We used conditional multivariate logistic regression to estimate odds ratios (ORs) for invasive breast cancer in subjects with a linear (log-odds additive) scoring for 0, 1 or 2 copies of the minor allele of each SNP. We also used conditional logistic regression with additive scoring and the most common haplotype as the referent to estimate haplotype-specific ORs using an expectation-substitution approach to assign haplotypes based on the unphased genotype data and to account for uncertainty in assignment [16, 17]. Haplotype frequencies and expected subject-specific haplotype indicators were calculated separately for each cohort (and country within EPIC or ethnicity in the MEC). We combined rare haplotypes (those with estimated individual frequencies less than 3% in all cohorts) into a single category, which had a combined frequency of less than 1% of the controls for both genes and both linkage disequilibrium (LD) blocks of GNRHR. To test the global null hypothesis of no association between variation in GNRH1/GNRHR haplotypes and htSNPs and risk of invasive breast cancer (or subtypes defined by receptor status), we used a likelihood ratio test comparing a model with additive effects for each common haplotype (treating the most common haplotype as the referent) to the intercept-only model.

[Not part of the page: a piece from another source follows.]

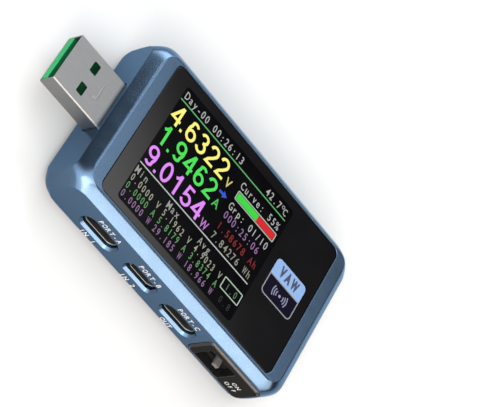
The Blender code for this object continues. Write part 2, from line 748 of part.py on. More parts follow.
def slide_switch(body_material, knob_material):
    """The slide switch behind the bezel, and its knob, which stands through the bezel's slot."""
    middle = KNOB_X - KNOB_TRAVEL / 2
    half_length, depth, height = 3.35 * MM, 2.8 * MM, 1.9 * MM
    low = (middle - half_length, SWITCH_FRONT, SWITCH_LOW)
    high = (middle + half_length, SWITCH_FRONT + depth, SWITCH_LOW + height)
    body = block("slide_switch_body", low, high, body_material)
    slot_half = KNOB_WIDTH / 2 + KNOB_TRAVEL / 2 + GAP
    foot_depth = 1.0 * MM
    slot_low = (middle - slot_half, 0.0, SWITCH_LOW + 0.25 * MM)
    slot_high = (middle + slot_half, SWITCH_FRONT + foot_depth + GAP, SWITCH_LOW + height - 0.25 * MM)
    carve(body, block("slot", slot_low, slot_high))
    knob_low, knob_high = SWITCH_LOW + 0.45 * MM, SWITCH_LOW + height - 0.45 * MM
    half = KNOB_WIDTH / 2
    stem = block(
        "slide_knob",
        (KNOB_X - half, -0.05 * MM, knob_low),
        (KNOB_X + half, SWITCH_FRONT + foot_depth, knob_high),
        knob_material,
    )
    return body, stem


# Thumb dial and back button


def dial_pivot_y():
    return BODY_WIDTH + DIAL_PROUD - DIAL_RADIUS


def dial_switch_body(finish_material):
    """The dial's housing: a back block and two plates that guide the pivot pin."""
    front = BODY_WIDTH - WALL - GAP
    half = 3.7 * MM
    low, high = PART_SEAT, 8.4 * MM
    corners = (DIAL_X - half, 31.5 * MM, low), (DIAL_X + half, front, high)
    body = block("dial_switch_body", *corners, finish_material)
    room_half = 3.2 * MM
    room_low = (DIAL_X - room_half, 33.2 * MM, low + 0.4 * MM)
    room_high = (DIAL_X + room_half, front + MM, high - 0.4 * MM)
    carve(body, block("room", room_low, room_high))
    slot_half = 0.9 * MM
    slot_start, slot_end = dial_pivot_y() - DIAL_PRESS - slot_half, dial_pivot_y() + slot_half
    slot_low = (DIAL_X - slot_half, slot_start, 0.0)
    slot = block("slot", slot_low, (DIAL_X + slot_half, slot_end, BODY_HEIGHT))
    carve(body, slot)
    return body


def dial_pin(finish_material):
    outline = circle(DIAL_X, dial_pivot_y(), 0.6 * MM, 16)
    return prism("dial_pin", "Z", outline, PART_SEAT + 0.1 * MM, 8.3 * MM, finish_material)


def dial_lever(finish_material):
    """A ribbed sector that the thumb rocks along the side, or presses, bored for its pin."""
    low, high = DIAL_Z - 1.1 * MM, DIAL_Z + 1.1 * MM
    hub_radius, half_angle, steps = 1.5 * MM, 36, 16
    pivot = Vector((DIAL_X, dial_pivot_y()))
    outline = []
    for step in range(steps + 1):
        angle = math.radians(90 + half_angle - 2 * half_angle * step / steps)
        rib = 0.18 * MM if step % 2 else 0.0
        outline.append(pivot + (DIAL_RADIUS - rib) * Vector((math.cos(angle), math.sin(angle))))
    for step in range(9):
        angle = math.radians(40 - 260 * step / 8)
        outline.append(pivot + hub_radius * Vector((math.cos(angle), math.sin(angle))))
    lever = prism("dial_lever", "Z", outline, low, high, finish_material)
    bore = circle(pivot.x, pivot.y, 0.85 * MM, 16)
    carve(lever, prism("bore", "Z", bore, 0.0, BODY_HEIGHT))
    return lever


def back_button(finish_material):
    """The cap of the back key, held in behind the wall by its flange."""
    face_size, flange_size = Vector((5.2, 2.6)) * MM, Vector((7.0, 3.6)) * MM
    wall_inside = BODY_WIDTH - WALL
    start, end = around(BUTTON_X, BUTTON_Z, face_size)
    top = BODY_WIDTH + BUTTON_PROUD
    edge = Vector((0.25, 0.25)) * MM
    face = rounded_rectangle(start, end, 1.25 * MM)
    crown = rounded_rectangle(start + edge, end - edge, 1.0 * MM)
    flange_back = wall_inside - GAP - 0.5 * MM
    sections = ((flange_back, face), (top - edge.x, face), (top, crown))
    cap = loft("back_button", "Y", sections, finish_material)
    start, end = around(BUTTON_X, BUTTON_Z, flange_size)
    flange = rounded_rectangle(start, end, 1.3 * MM)
    fuse(cap, prism("flange", "Y", flange, flange_back - 0.1 * MM, wall_inside - GAP))
    return cap


def back_switch(body_material, plunger_material):
    """The tactile switch behind the back button, and its plunger, which moves with the cap."""
    front = 35.6 * MM
    low = (BUTTON_X - 2.2 * MM, front - 2.2 * MM, PART_SEAT)
    high = (BUTTON_X + 2.2 * MM, front, PART_SEAT + 3.4 * MM)
    body = block("back_switch_body", low, high, body_material)
    hole = circle(BUTTON_X, BUTTON_Z, 1.1 * MM, 16)
    carve(body, prism("hole", "Y", hole, front - 1.2 * MM, front + MM))
    cap_back = BODY_WIDTH - WALL - GAP - 0.6 * MM
    plunger = circle(BUTTON_X, BUTTON_Z, 0.8 * MM, 16)
    prism("back_switch_plunger", "Y", plunger, front - 0.5 * MM, cap_back - 0.1 * MM, plunger_material)
    return body


# Joints: an empty on each axis, the parent of what moves on it


def joint_empty(name, location, parent=None):
    empty = bpy.data.objects.new(name, None)
    empty.empty_display_size = 2.0 * MM
    bpy.context.scene.collection.objects.link(empty)
    empty.location = location
    if parent:
        empty.parent = parent
        empty.matrix_parent_inverse = Matrix.Translation(parent.location).inverted()
    return empty


def hang(empty, *names):
    for name in names:
        piece = bpy.data.objects[name]
        piece.parent = empty
        piece.matrix_parent_inverse = Matrix.Translation(empty.location).inverted()


def hang_moving_parts():
    hang(joint_empty("switch_axis", at(KNOB_X, 0.0, SWITCH_LOW)), "slide_knob")
    pivot = at(DIAL_X, dial_pivot_y(), DIAL_Z)
    carriage = joint_empty("dial_press_axis", pivot)
    hang(carriage, "dial_pin")
    hang(joint_empty("dial_tilt_axis", pivot, carriage), "dial_lever")
    button = joint_empty("button_axis", at(BUTTON_X, BODY_WIDTH, BUTTON_Z))
    hang(button, "back_button", "back_switch_plunger")


def build():
    clear_scene()
    blue = material("blue_paint", (0.055, 0.115, 0.205), 0.35, 0.6)
    dark_blue = material("cover_paint", (0.04, 0.08, 0.145), 0.45, 0.5)
    black = material("black_plastic", (0.012, 0.012, 0.013), 0.4)
    glass = material("black_glass", (0.006, 0.006, 0.007), 0.05)
    screen = material("display_glass", (0.01, 0.01, 0.012), 0.2)
    steel = material("plated_steel", (0.56, 0.57, 0.58), 0.25, 1.0)
    green = material("green_plastic", (0.005, 0.25, 0.08), 0.4)
    gold = material("gold_contacts", (0.75, 0.52, 0.2), 0.25, 1.0)
    board = material("board_laminate", (0.01, 0.06, 0.035), 0.45)
    chip = material("chip_plastic", (0.02, 0.02, 0.022), 0.5)
    flex = material("amber_film", (0.4, 0.17, 0.03), 0.4)
    pale = material("pale_plastic", (0.75, 0.73, 0.66), 0.5)
    alloy = material("shunt_alloy", (0.36, 0.27, 0.2), 0.35, 1.0)
    ceramic = material("capacitor_ceramic", (0.4, 0.27, 0.16), 0.5)
    ferrite = material("coil_ferrite", (0.06, 0.06, 0.065), 0.7)
    label = material("label_film", (0.02, 0.022, 0.026), 0.3)
    front_case(blue)
    rear_cover(dark_blue)
    rear_label(label)
    case_screws(steel)
    window_lens(glass)
    display_panel(screen)
    display_backlight(steel)
    display_ribbon(flex)
    display_connector(pale)
    main_board(board)
    chips(chip)
    current_shunt(alloy)
    small_parts(ceramic, steel, ferrite)
    radio_module(board, steel)
    usb_plug_shell(steel)
    usb_plug_tongue(green)
    usb_plug_contacts(gold)
    usb_socket_shell(steel)
    usb_socket_tongue(green)
    usb_socket_contacts(gold)
    type_c_port("type_c_input", TYPE_C_IN_X, steel, black)
    type_c_port("type_c_output", TYPE_C_OUT_X, steel, black)
    micro_port("micro_usb_input", MICRO_IN_X, False, steel, black)
    micro_port("pc_port", PC_PORT_X, True, steel, black)
    switch_bezel(black)
    slide_switch(chip, black)
    dial_switch_body(chip)
    dial_pin(steel)
    dial_lever(black)
    back_button(black)
    back_switch(chip, pale)
    hang_moving_parts()


build()
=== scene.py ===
"""The looks of the USB power meter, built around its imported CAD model.

Lengths in this file are millimetres, measured from the body's corner: x from the plug wall, y from the
port wall and z from the back face. at() turns them into a place in the frame.
"""

import json
from functools import cache
from math import copysign, cos, exp, log, pi, radians, sin, tan

import bmesh
import bpy
from mathutils import Matrix, Vector


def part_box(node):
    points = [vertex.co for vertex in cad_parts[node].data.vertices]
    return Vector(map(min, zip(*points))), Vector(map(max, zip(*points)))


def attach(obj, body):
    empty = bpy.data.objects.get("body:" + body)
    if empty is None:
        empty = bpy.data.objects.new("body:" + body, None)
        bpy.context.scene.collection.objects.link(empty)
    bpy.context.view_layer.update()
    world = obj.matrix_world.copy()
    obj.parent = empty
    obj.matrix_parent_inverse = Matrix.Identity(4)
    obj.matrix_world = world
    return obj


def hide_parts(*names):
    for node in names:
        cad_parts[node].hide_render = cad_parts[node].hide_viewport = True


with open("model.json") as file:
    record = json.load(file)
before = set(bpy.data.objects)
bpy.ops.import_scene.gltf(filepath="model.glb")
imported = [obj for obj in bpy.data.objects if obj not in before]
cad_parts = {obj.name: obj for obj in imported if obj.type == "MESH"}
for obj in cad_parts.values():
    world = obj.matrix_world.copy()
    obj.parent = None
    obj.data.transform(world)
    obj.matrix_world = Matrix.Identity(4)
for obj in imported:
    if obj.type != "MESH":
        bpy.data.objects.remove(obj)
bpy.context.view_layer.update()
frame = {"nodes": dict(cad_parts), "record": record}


def vec(*values):
    return Vector(values)


MM = 0.001
CASE_LOW, CASE_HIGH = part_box("front_case")
CORNER = vec(CASE_LOW.x, CASE_LOW.y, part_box("rear_cover")[0].z)
SIZE = (CASE_HIGH - CORNER) / MM
LENGTH, WIDTH, HEIGHT = SIZE
MIDDLE = WIDTH / 2
X_AXIS, Y_AXIS, Z_AXIS = vec(1, 0, 0), vec(0, 1, 0), vec(0, 0, 1)
ACROSS = {"X": (1, 2), "Y": (0, 2), "Z": (0, 1)}


def at(x, y, z):
    """A place in the frame."""
    return CORNER + vec(x, y, z) * MM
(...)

We performed subgroup analyses stratifying by cohort, ethnicity, country within EPIC, estrogen receptor/progesterone receptor status, metastatic vs. localized disease, and age at diagnosis (≤55 years vs. >55 years). We also investigated interactions between single SNPs or haplotypes and completion of a full term pregnancy (ever/never), age at first full term pregnancy (in three categories: nulliparous, ≤24, >24), body mass index (BMI in kg/m2 in three categories: <25, 25–29, ≥30), height (<160 cm, 160–165 cm, >165 cm), smoking status (never/former/current smoker), and use of menopausal hormone therapy (ever/never). Other common risk factors, including family history of breast cancer, personal history of benign breast disease, and age at menopause were unavailable for large numbers of women, and therefore were not included in the models.

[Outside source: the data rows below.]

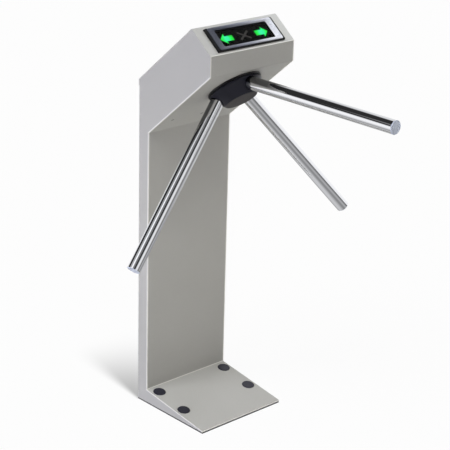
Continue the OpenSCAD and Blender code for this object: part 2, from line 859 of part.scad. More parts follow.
module main_shaft() {
  color(steel_tone) at_hub() difference() {
    rotate_extrude() polygon([
      [0, spigot_low], [shaft_r, spigot_low], [shaft_r, boss_top], [shaft_flange_r, boss_top],
      [shaft_flange_r, boss_top + shaft_flange_t], [shoulder_r, boss_top + shaft_flange_t],
      [shoulder_r, plate_top - seat_gap], [shaft_r, plate_top - seat_gap], [shaft_r, shaft_top - edge],
      [shaft_r - edge, shaft_top], [0, shaft_top]]);
    disc(bolt_r + running, spigot_low - overrun, bolt_seat + bolt_l + edge);
    between_arms(flange_screw_at) disc(flange_screw_r, boss_top - overrun, boss_top + shaft_flange_t + overrun);
  }
}

module shaft_screws() {
  color(steel_tone) at_hub() between_arms(flange_screw_at) translate([0, 0, boss_top]) union() {
    disc(flange_screw_r - running, edge - flange_screw_l, shaft_flange_t);
    disc(flange_head_r, shaft_flange_t, shaft_flange_t + flange_head_h);
  }
}

// A ball bearing: two rings with a groove between them on each face
track_shares = [0.3, 0.7];
module bearing(low) {
  track = (bearing_od - shaft_d) / 2;
  color(steel_tone) at_hub() difference() {
    ring(bearing_od / 2, shaft_d / 2, low, low + bearing_w);
    for (z = [low - overrun, low + bearing_w - edge]) {
      ring(shaft_d / 2 + track_shares[1] * track, shaft_d / 2 + track_shares[0] * track, z, z + edge + overrun);
    }
  }
}

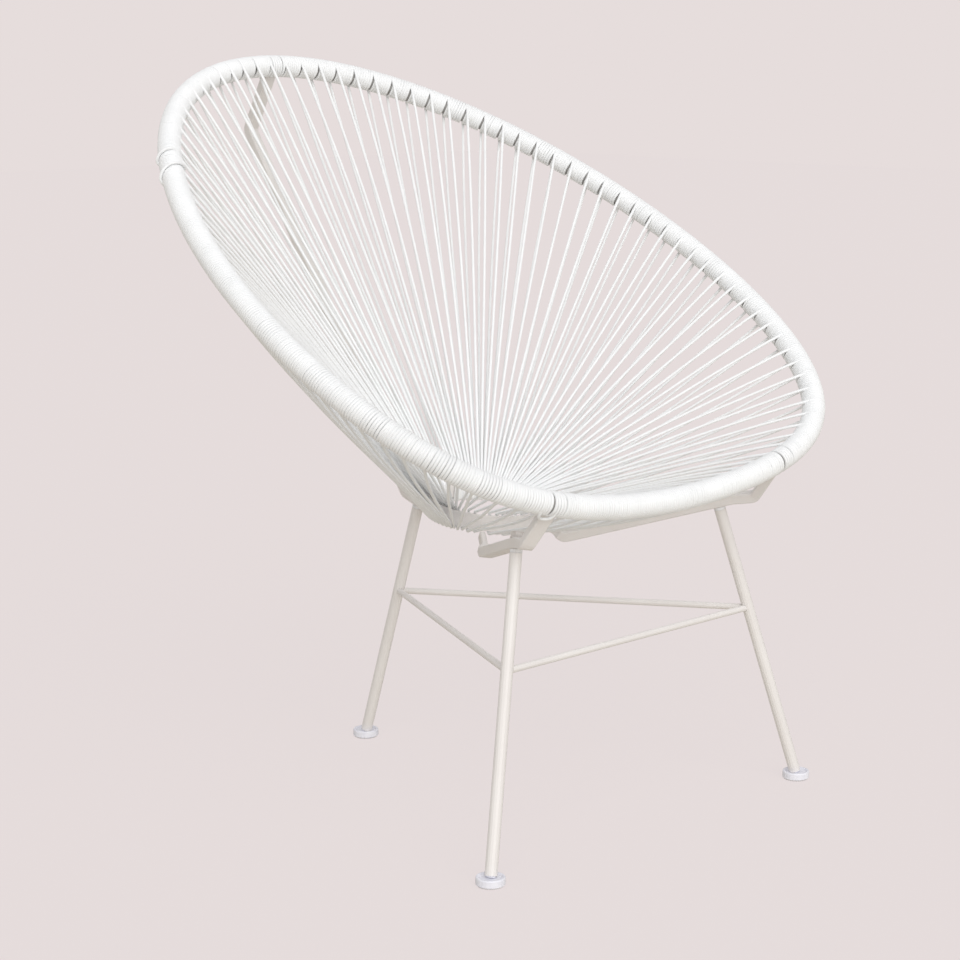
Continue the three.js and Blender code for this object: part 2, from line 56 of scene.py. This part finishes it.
camera.data.lens = 86.25
camera.data.sensor_width = 36
camera.data.shift_x = -0.0067
camera.data.shift_y = -0.0093
camera.data.clip_end = 100
bpy.context.scene.camera = camera

# Hoop: one closed loop of round steel tube, bent to an egg shape, welded shut and leaned back.
# The cord is wound over it, so the tube shows only in the slits between the turns. Its dark grey is
# painted shade for those slits.
hoop_long = 0.4029
hoop_wide = 0.3644
hoop_long_waves = (1, 0.345, 0.0509)
hoop_wide_waves = (1, 0.1943, 0.0376)
hoop_side_lift = 0.0183
hoop_lean = math.radians(34.15)
hoop_middle = np.array((0, -0.14229, 0.5668))
hoop_tube_radius = 0.0107
hoop_samples = 2881
hoop_rings = 240
hoop_sides = 32
hoop_up = np.array((0, -math.sin(hoop_lean), math.cos(hoop_lean)))
hoop_back = np.array((0, math.cos(hoop_lean), math.sin(hoop_lean)))
sideways = np.array((-1.0, 0, 0))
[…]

Relationships of genetic variants with serum hormone levels were estimated by standard regression models, adjusted for BMI, age, assay batch, ethnicity, and country within EPIC. These analyses were performed both using all the study subjects for whom hormone levels have been measured, and only the controls, who represent the populations giving rise to the cases.